In 2012 Barker was awarded The Royal Photographic Society’s Environmental Bursary enabling her to join scientists aboard a Plastic Research Expedition sailing from Japan to Hawaii through the Tsunami Debris Field in the Pacific Ocean. This opportunity allowed her to create the series SHOAL, enabling her to see debris at source and providing a solid foundation for her ongoing work.
Barker speaks internationally about her work and in November 2013 was invited to speak at the Plastic Free Seas Youth Conference in Hong Kong. She has contributed to articles for CNN International concerning the relationship between the arts and the environment, and in the United States her work was featured on TIME Magazine’s Lightbox for Earth Day 2012. She has been nominated twice for the prestigious Prix Pictet award, the world’s leading photographic award in sustainability, and in 2014 received an award from Lens Culture for her series PENALTY, which involved the collection of 769 marine debris soccer balls from around the World.

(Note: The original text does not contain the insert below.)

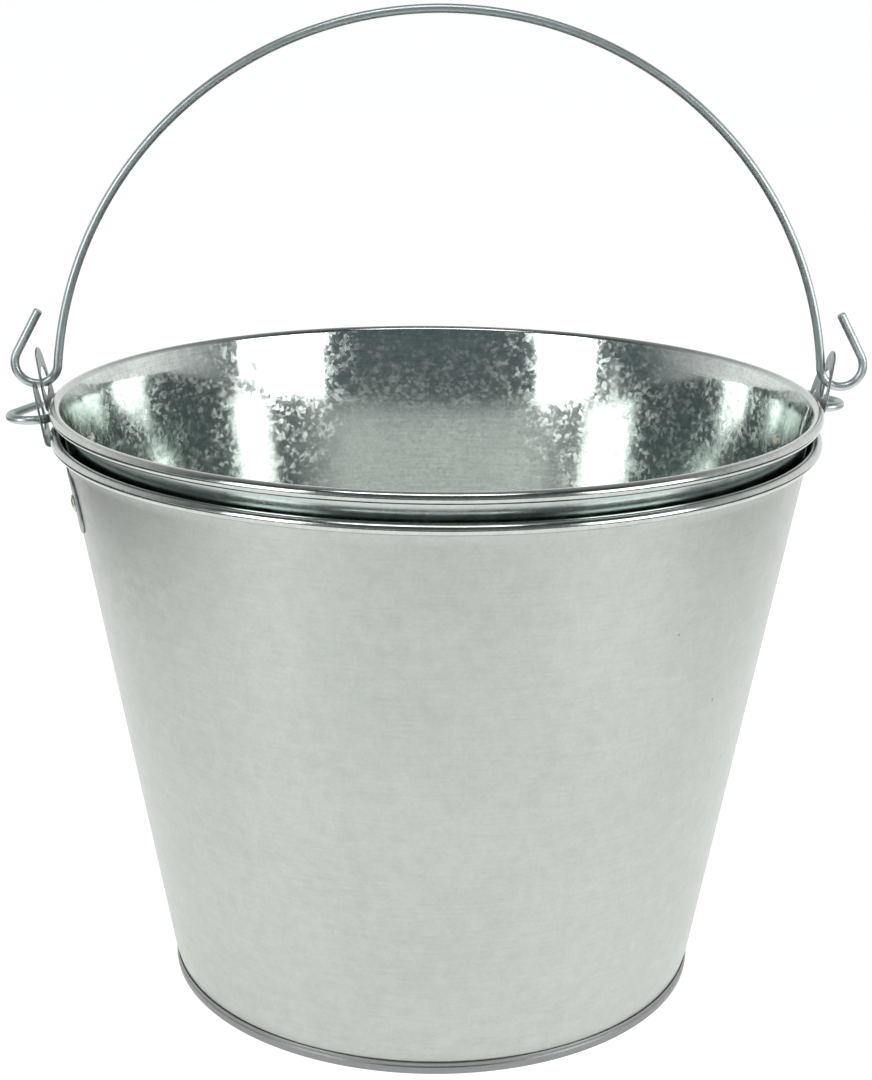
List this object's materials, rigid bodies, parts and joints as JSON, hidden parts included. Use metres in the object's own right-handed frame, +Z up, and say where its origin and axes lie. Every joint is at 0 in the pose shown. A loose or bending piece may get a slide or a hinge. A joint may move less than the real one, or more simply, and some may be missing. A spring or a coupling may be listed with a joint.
{
  "type": "feed bucket",
  "caption": "Nested pair of tapered galvanised steel feed buckets with rolled rims, riveted ears and hooked wire bails.",
  "frame": {"origin": "centre of the lower bucket's foot ring, on the floor", "axes": "+Z up along both buckets' common axis; the ears and bail hooks lie near the X axis, the upper pair turned 4.4 degrees and the lower pair 9.5 degrees about +Z; the viewer stands on the -Y side"},
  "size_m": [0.3133, 0.2799, 0.3594],
  "materials": {
    "galvanised_sheet": "hot-dip galvanised sheet, satin with a fine spangle",
    "ear_steel": "galvanised stamped steel, satin grey",
    "steel_wire": "bright galvanised drawn wire",
    "rivet_steel": "plated steel, slightly dull"
  },
  "bodies": {
    "lower_bucket": {"lower_wall": "galvanised_sheet", "lower_rim_wire": "steel_wire", "lower_bottom_pan": "galvanised_sheet", "lower_ear_left": "ear_steel", "lower_ear_right": "ear_steel", "lower_rivet_left_1": "rivet_steel", "lower_rivet_left_2": "rivet_steel", "lower_rivet_right_1": "rivet_steel", "lower_rivet_right_2": "rivet_steel"},
    "upper_bucket": {"upper_wall": "galvanised_sheet", "upper_rim_wire": "steel_wire", "upper_bottom_pan": "galvanised_sheet", "upper_ear_left": "ear_steel", "upper_ear_right": "ear_steel", "upper_rivet_left_1": "rivet_steel", "upper_rivet_left_2": "rivet_steel", "upper_rivet_right_1": "rivet_steel", "upper_rivet_right_2": "rivet_steel"},
    "lower_bail": {"lower_bail": "steel_wire"},
    "upper_bail": {"upper_bail": "steel_wire"}
  },
  "joints": [
    {"name": "upper_bucket_lift", "type": "slide", "parent": "lower_bucket", "child": "upper_bucket", "axis": [0, 0, 1], "range_m": [0, 0.24]},
    {"name": "upper_bail_swing", "type": "hinge", "parent": "upper_bucket", "child": "upper_bail", "pos_m": [0, 0, 0.22578], "axis": [0.997, 0.0767, 0.0057], "range_deg": [-91, 91]},
    {"name": "lower_bail_swing", "type": "hinge", "parent": "lower_bucket", "child": "lower_bail", "pos_m": [0, 0, 0.2137], "axis": [0.9863, 0.165, 0], "range_deg": [0, 0.4]}
  ]
}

She was also selected as a finalist in the Critical Mass Top 50 of 2014.
Barker’s work aims to engage with, and stimulate, an emotional response in the viewer by combining a contradiction between initial aesthetic attraction and the subsequent message of awareness. The impact of oceanic waste is an area Barker is committed to pursuing through innovative visual interpretation, hoping it will ultimately lead to positive action in tackling this increasing global environmental problem.
anothermountainman (Stanley Wong)
Project Statement
picking them up bit by bit,
i just realized that I have been doing this for some years now.

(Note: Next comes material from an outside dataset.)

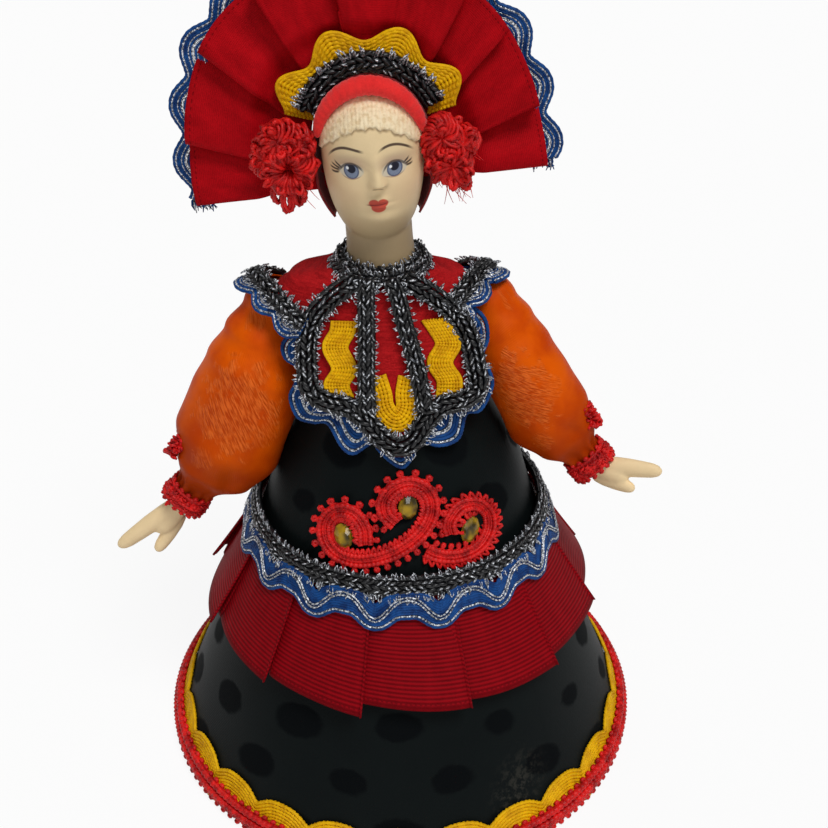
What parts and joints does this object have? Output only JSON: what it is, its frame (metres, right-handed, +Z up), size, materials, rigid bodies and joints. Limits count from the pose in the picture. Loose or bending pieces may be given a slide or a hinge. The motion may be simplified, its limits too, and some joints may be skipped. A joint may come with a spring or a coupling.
{
  "type": "folk costume doll",
  "caption": "Standing folk costume doll with a stiff cone skirt, ribbon peplum, trimmed bib, full sleeves on wired arms, and a pleated fan head-dress.",
  "frame": {"origin": "centre of the base disc's underside, on the floor", "axes": "+Z up through the skirt, -Y the way the doll faces, +X to the viewer's right"},
  "size_m": [0.1386, 0.1306, 0.2084],
  "materials": {
    "card": "plain grey-brown board",
    "black_satin": "stiffened satin with matte woven dots",
    "red_ribbon": "grosgrain with fine cross ribs",
    "red_cloth": "plain weave",
    "red_gimp": "corded gimp with picot loops",
    "red_felt": "soft felt",
    "yellow_cord": "ric-rac of fine rope-like cords",
    "blue_silver_ricrac": "ric-rac with metallic silver threads",
    "black_silver_braid": "plaited braid with metallic silver flecks",
    "orange_satin": "glossy satin with a woven sheen pattern",
    "stuffing": "packed fibre",
    "bisque": "unglazed bisque, painted by hand",
    "dowel_wood": "bare",
    "wire_steel": "drawn wire",
    "olive_stone": "faceted, clear olive with a foiled back"
  },
  "bodies": {
    "root": {"base_disc": "card", "body_cone": "card", "skirt_fabric": "black_satin", "hem_ricrac": "yellow_cord", "hem_braid": "red_gimp", "peplum_ribbon": "red_ribbon", "waist_ricrac": "blue_silver_ricrac", "waist_braid": "black_silver_braid", "belt_scroll_long": "red_gimp", "belt_scroll_short": "red_gimp", "stone_left": "olive_stone", "stone_middle": "olive_stone", "stone_right": "olive_stone", "yoke_fabric": "red_cloth", "bust_form": "stuffing", "shoulder_wire": "wire_steel", "bib_ricrac": "blue_silver_ricrac", "bib_panel": "red_cloth", "bib_frame_braid": "black_silver_braid", "bib_bar_left": "black_silver_braid", "bib_bar_right": "black_silver_braid", "bib_yellow_left": "yellow_cord", "bib_yellow_middle": "yellow_cord", "bib_yellow_right": "yellow_cord", "strap_braid_left": "black_silver_braid", "strap_braid_right": "black_silver_braid", "strap_ricrac_left": "blue_silver_ricrac", "strap_ricrac_right": "blue_silver_ricrac", "collar_braid": "black_silver_braid", "head": "bisque", "neck_dowel": "dowel_wood", "head_cap": "red_cloth", "headband": "red_felt", "crown_braid": "black_silver_braid", "crown_ricrac": "yellow_cord", "fan_ribbon": "red_ribbon", "fan_backing": "card", "fan_ricrac": "blue_silver_ricrac", "rosette_left": "red_gimp", "rosette_right": "red_gimp"},
    "bend_left": {"wire_bend_left": "wire_steel"},
    "arm_left": {"sleeve_left": "orange_satin", "arm_wire_left": "wire_steel", "sleeve_filling_left": "stuffing", "cuff_braid_left": "red_gimp", "sleeve_tuft_left": "red_gimp", "hand_left": "bisque"},
    "bend_right": {"wire_bend_right": "wire_steel"},
    "arm_right": {"sleeve_right": "orange_satin", "arm_wire_right": "wire_steel", "sleeve_filling_right": "stuffing", "cuff_braid_right": "red_gimp", "sleeve_tuft_right": "red_gimp", "hand_right": "bisque"}
  },
  "joints": [
    {"name": "left_arm_raise", "type": "hinge", "parent": "root", "child": "bend_left", "pos_m": [-0.0295, 0.001, 0.126], "axis": [0, 1, 0], "range_deg": [0, 40]},
    {"name": "left_arm_swing", "type": "hinge", "parent": "bend_left", "child": "arm_left", "pos_m": [-0.0295, 0.001, 0.126], "axis": [0, 0, 1], "range_deg": [-10, 6]},
    {"name": "right_arm_raise", "type": "hinge", "parent": "root", "child": "bend_right", "pos_m": [0.0215, 0.001, 0.1265], "axis": [0, -1, 0], "range_deg": [0, 40]},
    {"name": "right_arm_swing", "type": "hinge", "parent": "bend_right", "child": "arm_right", "pos_m": [0.0215, 0.001, 0.1265], "axis": [0, 0, -1], "range_deg": [-10, 6]}
  ]
}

i tried to pick up the beauty in them, the bits and pieces of the story that I’d never know.
i picked them up,
just because they were there.
i pick them up,
just because I believe that life is beautiful.
(anyone, anything should be respected when it exists, although they might be of no use in our material world.)

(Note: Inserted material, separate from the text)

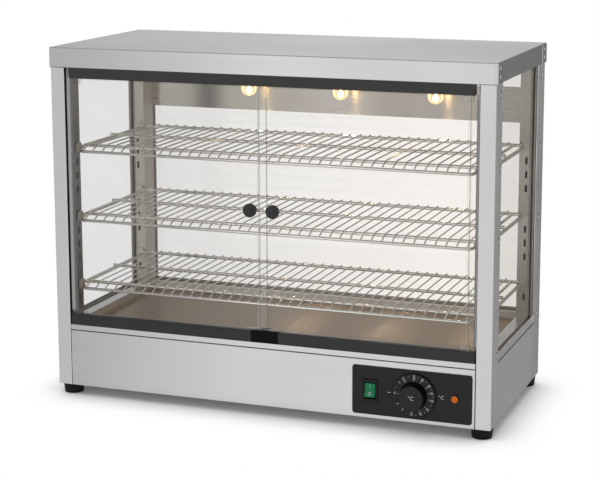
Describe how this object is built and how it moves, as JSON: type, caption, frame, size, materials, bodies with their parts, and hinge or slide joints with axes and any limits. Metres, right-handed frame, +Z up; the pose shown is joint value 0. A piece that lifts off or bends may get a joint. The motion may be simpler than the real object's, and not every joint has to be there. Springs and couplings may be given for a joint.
{
  "type": "heated display case",
  "caption": "Counter-top heated display case: glazed steel cabinet with hinged glass doors, wire shelves, roof lamps and a heated base with a control plate.",
  "frame": {"origin": "centre of the bottom of the bounding box, on the plane the feet stand on", "axes": "+X to the right seen from the front, the case's width and longest extent; +Y from the doors to the back, the shortest extent; +Z up"},
  "size_m": [0.6428, 0.3238, 0.5],
  "materials": {
    "top_cover": "brushed",
    "panel_screws": "brushed",
    "ceiling_plate": "brushed",
    "side_panel_right": "brushed",
    "side_panel_left": "brushed",
    "upright_front_right": "brushed",
    "upright_front_left": "brushed",
    "upright_rear_right": "brushed",
    "upright_rear_left": "brushed",
    "front_panel": "brushed",
    "front_sill": "brushed",
    "rear_panel": "brushed",
    "bottom_plate": "brushed",
    "floor_tray": "brushed",
    "side_sills": "brushed",
    "rear_sill": "brushed",
    "rear_band": "brushed",
    "shelf_supports_right": "brushed",
    "shelf_supports_left": "brushed",
    "element_straps": "brushed",
    "foot_screws": "brushed",
    "left_door_knob_screw": "brushed",
    "right_door_knob_screw": "brushed",
    "left_door_strike": "brushed",
    "right_door_strike": "brushed",
    "thermostat_spindle": "brushed",
    "wire_shelf_bottom": "polished",
    "wire_shelf_middle": "polished",
    "wire_shelf_top": "polished",
    "top_rail": "satin",
    "bottom_rail": "satin",
    "side_glass_right": "polished",
    "side_glass_left": "polished",
    "rear_glass": "polished",
    "left_door_glass": "polished",
    "right_door_glass": "polished",
    "lamp_bulbs": "frosted",
    "lamp_holders": "glazed",
    "glass_seals": "matte",
    "feet": "matte",
    "door_catch": "matte",
    "pivot_bushes": "matte",
    "control_plate": "satin",
    "switch_housing": "matte",
    "switch_rocker": "gloss",
    "thermostat": "satin",
    "thermostat_dial": "matte",
    "thermostat_sensor": "satin",
    "indicator_lens": "gloss",
    "indicator_body": "matte",
    "heating_element": "satin",
    "terminal_block": "satin",
    "wiring": "satin",
    "cable_inlet": "matte",
    "left_door_edge_strip": "clear",
    "left_door_pivots": "clear",
    "left_door_knob": "satin",
    "right_door_edge_strip": "clear",
    "right_door_pivots": "clear",
    "right_door_knob": "satin"
  },
  "bodies": {
    "cabinet": {"top_cover": "top_cover", "panel_screws": "panel_screws", "ceiling_plate": "ceiling_plate", "side_panel_right": "side_panel_right", "side_panel_left": "side_panel_left", "upright_front_right": "upright_front_right", "upright_front_left": "upright_front_left", "upright_rear_right": "upright_rear_right", "upright_rear_left": "upright_rear_left", "front_panel": "front_panel", "front_sill": "front_sill", "rear_panel": "rear_panel", "bottom_plate": "bottom_plate", "floor_tray": "floor_tray", "side_sills": "side_sills", "rear_sill": "rear_sill", "rear_band": "rear_band", "shelf_supports_right": "shelf_supports_right", "shelf_supports_left": "shelf_supports_left", "element_straps": "element_straps", "foot_screws": "foot_screws", "wire_shelf_bottom": "wire_shelf_bottom", "wire_shelf_middle": "wire_shelf_middle", "wire_shelf_top": "wire_shelf_top", "top_rail": "top_rail", "bottom_rail": "bottom_rail", "side_glass_right": "side_glass_right", "side_glass_left": "side_glass_left", "rear_glass": "rear_glass", "lamp_bulbs": "lamp_bulbs", "lamp_holders": "lamp_holders", "glass_seals": "glass_seals", "feet": "feet", "door_catch": "door_catch", "pivot_bushes": "pivot_bushes", "control_plate": "control_plate", "switch_housing": "switch_housing", "thermostat": "thermostat", "thermostat_sensor": "thermostat_sensor", "indicator_lens": "indicator_lens", "indicator_body": "indicator_body", "heating_element": "heating_element", "terminal_block": "terminal_block", "wiring": "wiring", "cable_inlet": "cable_inlet"},
    "left_door": {"left_door_glass": "left_door_glass", "left_door_edge_strip": "left_door_edge_strip", "left_door_knob": "left_door_knob", "left_door_knob_screw": "left_door_knob_screw", "left_door_pivots": "left_door_pivots", "left_door_strike": "left_door_strike"},
    "right_door": {"right_door_glass": "right_door_glass", "right_door_edge_strip": "right_door_edge_strip", "right_door_knob": "right_door_knob", "right_door_knob_screw": "right_door_knob_screw", "right_door_pivots": "right_door_pivots", "right_door_strike": "right_door_strike"},
    "dial": {"thermostat_dial": "thermostat_dial", "thermostat_spindle": "thermostat_spindle"},
    "rocker": {"switch_rocker": "switch_rocker"}
  },
  "joints": [
    {"name": "left_door_hinge", "type": "hinge", "parent": "cabinet", "child": "left_door", "pos_m": [-0.281, -0.1376, 0.28825], "axis": [0, 0, -1], "range_deg": [0, 120]},
    {"name": "right_door_hinge", "type": "hinge", "parent": "cabinet", "child": "right_door", "pos_m": [0.281, -0.1376, 0.28825], "axis": [0, 0, 1], "range_deg": [0, 120]},
    {"name": "dial_turn", "type": "hinge", "parent": "cabinet", "child": "dial", "pos_m": [0.2145, -0.1431, 0.0535], "axis": [0, 1, 0], "range_deg": [0, 300]},
    {"name": "rocker_tilt", "type": "hinge", "parent": "cabinet", "child": "rocker", "pos_m": [0.153, -0.1411, 0.0535], "axis": [1, 0, 0], "range_deg": [0, 18]}
  ]
}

anothermountainman (Stanley Wong)
Biography
A graduate of the Hong Kong Technical Teachers’ College (Design & Technology), anothermountainman (Stanley Wong) is a renowned designer and contemporary artist.
Following five years as a graphic designer, Wong began his career in the advertising industry working as a Chief Executive and Creative Director for many international advertising companies. Fifteen years later, with his passion and enthusiasm for creative visuals, Wong became a film director for television commercials and established 84000 Communications in 2007, branching out his creative career.
Wong is the recipient of more than 600 Asian and international awards for his personal works, design, photography and advertising works. Many of his personal works have been exhibited overseas in international museums and are now part of their permanent collections. In May 2012, Wong was awarded the Artist of the Year 2011 (Visual Arts) from Hong Kong Arts Development Awards and the Hong Kong Contemporary Art Awards 2012 from the Hong Kong Museum of Art.
Additionally, anothermountainman is very passionate in photography and various creative mediums with a strong focus on social issues. For over the past decade, Wong has gained an international audience with his red, white and blue collection, representing the positive spirit of Hong Kong. In addition, anothermountainman is heavily involved in the education of design and art, and travels around the world as a guest lecturer in major local and overseas institutions.
In recent years, anothermountainman had incorporated his studies of Buddhism into his creative works. It is his personal mission to spread dharma for the hope of world equality and harmony.